* [RECORDED DATA]:
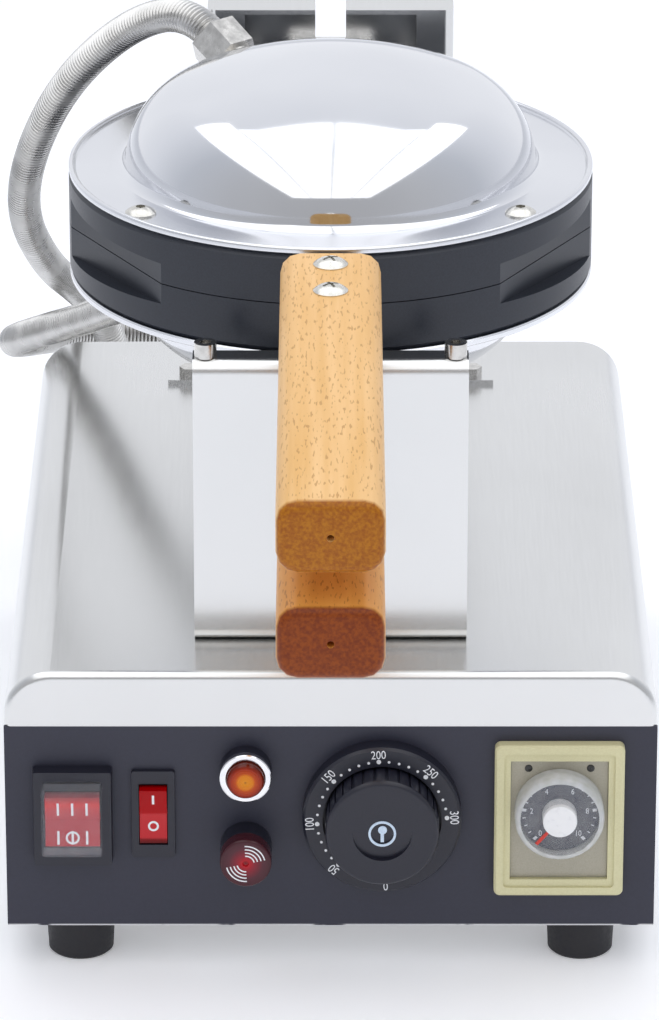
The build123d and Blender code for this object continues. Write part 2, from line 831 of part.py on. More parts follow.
def heater_ring():
    """Tubular heater seated in the casting's groove, with its two cold pins."""
    with BuildPart() as heater:
        with BuildSketch(Plane.XZ.offset(-pan_y)):
            with Locations((heater_radius, heater_z)):
                Circle(heater_tube)
        revolve(axis=Axis((0, pan_y, 0), (0, 0, 1)), revolution_arc=heater_sweep)
        with BuildSketch(Plane.XY.offset(heater_z)):
            with Locations(*terminal_places()):
                Circle(terminal_radius)
        extrude(amount=heater_tube + terminal_rise)
    return heater.part


def terminal_places():
    """Centres of the heater's two cold pins, just inside the ends of its ring."""
    turns = (radians(terminal_inset), radians(heater_sweep - terminal_inset))
    return [(heater_radius * cos(turn), pan_y + heater_radius * sin(turn)) for turn in turns]


def insulation_disc():
    """Fibre disc on the heater, with a hole for each cold pin."""
    with BuildPart() as disc:
        with BuildSketch(Plane.XY.offset(heater_top)):
            with Locations((0, pan_y)):
                Circle(insulation_radius)
            with Locations(*terminal_places()):
                Circle(terminal_radius + terminal_gap, mode=Mode.SUBTRACT)
        extrude(amount=insulation_thickness)
    return disc.part


def dome_arcs(inset):
    """Shoulder and crown of the dome's profile, inset from the outer surface."""
    centre_x = dome_radius - dome_shoulder
    centre_z = flange_top_z + dome_height - crown_radius
    lean = degrees(atan2(flange_top_z - centre_z, centre_x))
    CenterArc((centre_x, flange_top_z), dome_shoulder - inset, 0, lean)
    CenterArc((0, centre_z), crown_radius - inset, lean, 90 - lean)


def dome_solid(inset):
    """Solid of the dome down to the casting, inset from the outer surface."""
    with BuildPart() as dome:
        with BuildSketch(Plane.XZ.offset(-pan_y)):
            with BuildLine():
                dome_arcs(inset)
                Polyline(
                    (0, flange_top_z + dome_height - inset),
                    (0, pan_back_z),
                    (dome_radius - inset, pan_back_z),
                    (dome_radius - inset, flange_top_z),
                )
            make_face()
        revolve(axis=Axis((0, pan_y, 0), (0, 0, 1)))
    return dome.part


flange_screw_circle = 94
flange_screw_radius = 2.5
flange_screw_front = 39
flange_screw_rear = 50
flange_screw_turns = [
    -flange_screw_front,
    flange_screw_front - 180,
    flange_screw_rear,
    180 - flange_screw_rear,
]
flange_screw_places = [
    (flange_screw_circle * cos(radians(turn)), pan_y + flange_screw_circle * sin(radians(turn)))
    for turn in flange_screw_turns
]
flange_screw_head = 6
flange_screw_rise = 3
flange_screw_depth = 8
socket_radius = 2
gland_axis = Vector(-0.593, 0.659, 0.461)
gland_offset = Vector(-47, 75.6, 26.8)
gland_end = Vector(0, pan_y, flange_top_z) + gland_offset
gland_length = 14
gland_flats = 20
gland_collar = 8.4
gland_reach = 18.5
gland_bore_run = gland_length + 3 * conduit_radius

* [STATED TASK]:
Your task is to reproduce the whole listing exactly.

* [RESULT OF THE TASK]:
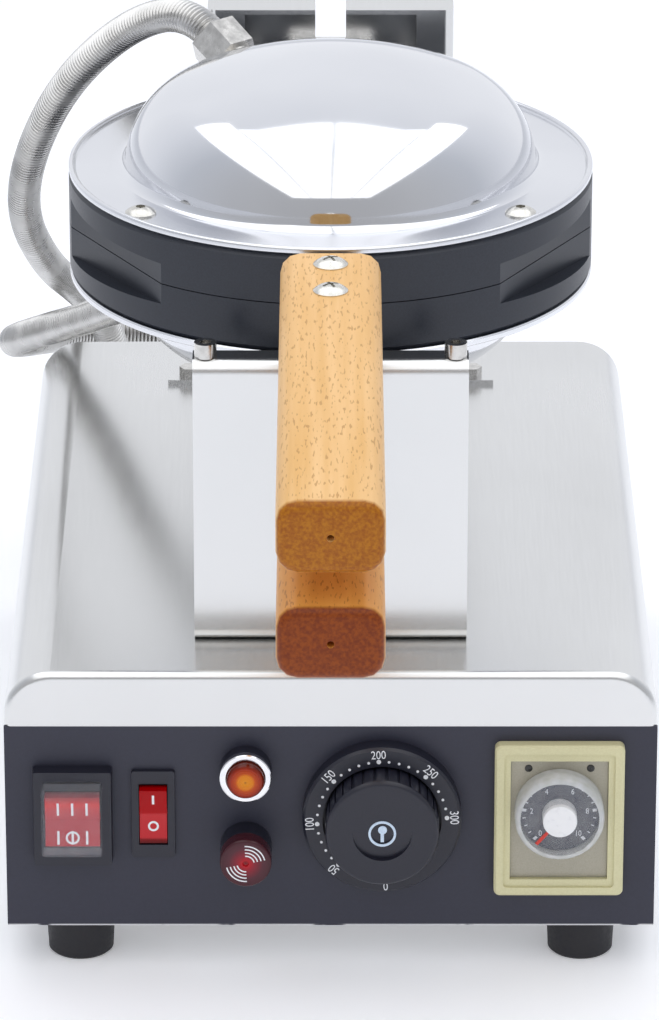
The build123d and Blender code for this object continues. Write part 2, from line 831 of part.py on. More parts follow.
def heater_ring():
    """Tubular heater seated in the casting's groove, with its two cold pins."""
    with BuildPart() as heater:
        with BuildSketch(Plane.XZ.offset(-pan_y)):
            with Locations((heater_radius, heater_z)):
                Circle(heater_tube)
        revolve(axis=Axis((0, pan_y, 0), (0, 0, 1)), revolution_arc=heater_sweep)
        with BuildSketch(Plane.XY.offset(heater_z)):
            with Locations(*terminal_places()):
                Circle(terminal_radius)
        extrude(amount=heater_tube + terminal_rise)
    return heater.part


def terminal_places():
    """Centres of the heater's two cold pins, just inside the ends of its ring."""
    turns = (radians(terminal_inset), radians(heater_sweep - terminal_inset))
    return [(heater_radius * cos(turn), pan_y + heater_radius * sin(turn)) for turn in turns]


def insulation_disc():
    """Fibre disc on the heater, with a hole for each cold pin."""
    with BuildPart() as disc:
        with BuildSketch(Plane.XY.offset(heater_top)):
            with Locations((0, pan_y)):
                Circle(insulation_radius)
            with Locations(*terminal_places()):
                Circle(terminal_radius + terminal_gap, mode=Mode.SUBTRACT)
        extrude(amount=insulation_thickness)
    return disc.part


def dome_arcs(inset):
    """Shoulder and crown of the dome's profile, inset from the outer surface."""
    centre_x = dome_radius - dome_shoulder
    centre_z = flange_top_z + dome_height - crown_radius
    lean = degrees(atan2(flange_top_z - centre_z, centre_x))
    CenterArc((centre_x, flange_top_z), dome_shoulder - inset, 0, lean)
    CenterArc((0, centre_z), crown_radius - inset, lean, 90 - lean)


def dome_solid(inset):
    """Solid of the dome down to the casting, inset from the outer surface."""
    with BuildPart() as dome:
        with BuildSketch(Plane.XZ.offset(-pan_y)):
            with BuildLine():
                dome_arcs(inset)
                Polyline(
                    (0, flange_top_z + dome_height - inset),
                    (0, pan_back_z),
                    (dome_radius - inset, pan_back_z),
                    (dome_radius - inset, flange_top_z),
                )
            make_face()
        revolve(axis=Axis((0, pan_y, 0), (0, 0, 1)))
    return dome.part


flange_screw_circle = 94
flange_screw_radius = 2.5
flange_screw_front = 39
flange_screw_rear = 50
flange_screw_turns = [
    -flange_screw_front,
    flange_screw_front - 180,
    flange_screw_rear,
    180 - flange_screw_rear,
]
flange_screw_places = [
    (flange_screw_circle * cos(radians(turn)), pan_y + flange_screw_circle * sin(radians(turn)))
    for turn in flange_screw_turns
]
flange_screw_head = 6
flange_screw_rise = 3
flange_screw_depth = 8
socket_radius = 2
gland_axis = Vector(-0.593, 0.659, 0.461)
gland_offset = Vector(-47, 75.6, 26.8)
gland_end = Vector(0, pan_y, flange_top_z) + gland_offset
gland_length = 14
gland_flats = 20
gland_collar = 8.4
gland_reach = 18.5
gland_bore_run = gland_length + 3 * conduit_radius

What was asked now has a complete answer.